Expectations have been reset, and this stock is now worth keeping a close eye on. Shares are valued at 43.8 times trailing 12-month earnings but just 22.4 times expected one-year forward earnings -- implying analysts think a big surge is coming in the bottom line as Baozun continues to expand its reach into China's massive e-commerce industry. Put simply, this tech stock is beginning to look like a good deal for the growth opportunity it presents.

2. Yum China: This country loves this fast food

Yum China -- the exclusive licensee of KFC, Pizza Hut, and Taco Bell from former parent Yum! Brands (NYSE:YUM) -- is also sporting a recent pullback since its earnings report in November. In addition to the familiar fast-food names, the company also owns a majority stake in Chinese hot pot chain Huang Ji Huang and a new coffee concept, COFFii & JOI, to take advantage of the country's fast-growing consumption of caffeinated beverages.

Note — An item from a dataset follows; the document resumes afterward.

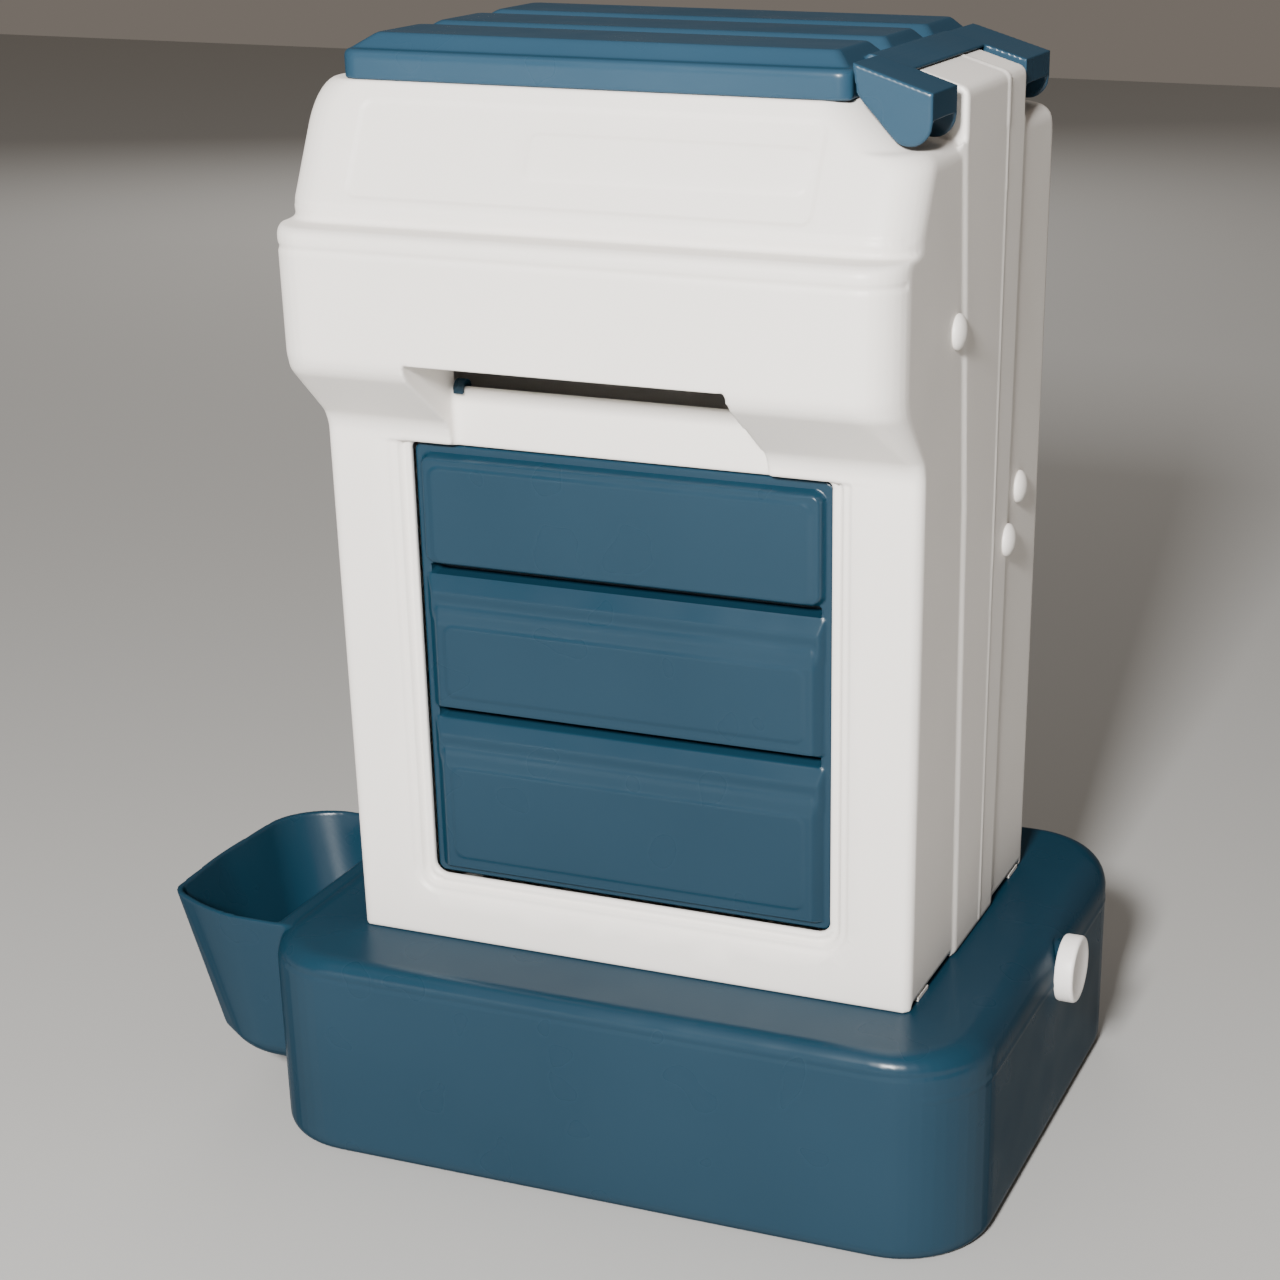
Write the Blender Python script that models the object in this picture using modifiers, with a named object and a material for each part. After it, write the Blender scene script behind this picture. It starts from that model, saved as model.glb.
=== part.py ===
"""Gravity hopper feeder on a water base.

A hollow water tank with a side trough carries a feed hopper. The hopper has a flap
door that hangs on hooks, a sloped baffle inside, a feed tray and a lid hinged at its
right-hand end. Metres, +Z up, +X to the right, the front faces -Y. The origin is the
centre of the tank's underside.
"""
import bpy
import bmesh
from math import cos, radians, sin, sqrt, tan
from mathutils import Matrix, Vector

# ---------------------------------------------------------------- driving dimensions
WALL = 0.0035
GAP = 0.0003

TANK_WIDTH = 0.494
TANK_DEPTH = 0.383
TANK_HEIGHT = 0.142
TANK_CORNER = 0.060
TANK_ROUND_SIDE = 0.020
TANK_ROUND_FRONT = 0.011
TANK_ROUND_BOTTOM = 0.010

TROUGH_RIM = 0.140
TROUGH_FLOOR = 0.030
TROUGH_WALL = 0.0030
TROUGH_TIP = -0.3475
TROUGH_FRONT = -0.1480
TROUGH_REAR = 0.0430
TROUGH_TAPER = (0.031, 0.004, 0.026)
TROUGH_BEND = 0.018
TROUGH_BOW = 0.52
TROUGH_SET_BACK = 0.0045
TROUGH_FRONT_CORNER = 0.0235
TROUGH_REAR_CORNER = 0.0220
TROUGH_REAR_TURN = 0.0340
OUTLET_RADIUS = 0.009
OUTLET_Y = -0.060
OUTLET_HEIGHT = 0.054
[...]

Thanks in large part to the popularity of KFC in China -- which Yum China is allowed to put its own twist on to appeal to local tastes -- this multi-brand restaurant operator is the largest there is in the world's most populous country. That certainly doesn't mean this will be a boring story to follow in the years ahead, though. Yum China had just over 8,900 locations in operation at the end of Q3, but it plans on expanding to 20,000 over the next decade or two. And it certainly has momentum working in its favor: 646 stores have been opened so far this year, and the company is on track to have opened at least 800 by year-end.

This isn't a case of overexpansion. KFC especially is far from oversaturated in China. Though new restaurants are opening at a torrid pace, comparable sales (foot traffic and average guest ticket size at existing stores) are up in the low single digits this year -- including a 3% increase just in Q3. Paired with new-store openings but tempered by a negative impact from currency exchange rates, revenues were up 4% and earnings per share up 15% through the first three quarters of 2019. All of that is in spite of a slowing Chinese economy exacerbated by the trade dispute.

This fast-food stock is down 10% from its highs set earlier in the year, and it currently trades for 24.6 times trailing earnings and 22.8 times one-year forward expected earnings. With investor response to solid business performance muted, now looks like the time to add Yum China to your watch list.

3. Momo: Matchmaking across the Pacific

Momo is China's leading online dating service, but it has transformed itself into much more than just that. It's now an entertainment platform, hosting internet TV shows, mobile video games, chat, and karaoke (don't knock it; it's a big deal on the other side of the world). After a rough outing in 2018, Momo is sporting a 56% return with just a month to go in 2019 -- though it's still off its all-time high (set last year) by about 30%.

This Chinese social media suite is another growth-for-a-reasonable-value proposition. Though the stock has surged higher this year, it still trades for just 21.7 times trailing earnings and 11.1 times one-year forward earnings. The reason? Q3 sales increased 22% -- certainly nothing to be upset about. But it is a slowdown from the 35% and 32% rates set in Q1 and Q2, respectively, and a steep fall from the full-year 2018 51% expansion rate. With revenues cooling off, investor expectations were in need of some grounding.

However, management said it expects another 18% to 20% increase in Q4 and still sees plenty of room for further growth in the years ahead. Even better than the top line, though, is how quickly Momo is turning those sales into profitable gains. In Q3, adjusted earnings were up 37% from the same period last year. With maximum growth at any cost now behind it, investors should enjoy big bottom-line increases in the years ahead, which should keep this stock's returns afloat.

Thus, even though Momo's stock has had an incredible run this year, investors shouldn't write it off as the one that got away. The social and dating app is still worth keeping an eye on this month since it trades for a reasonable price given its long-term potential.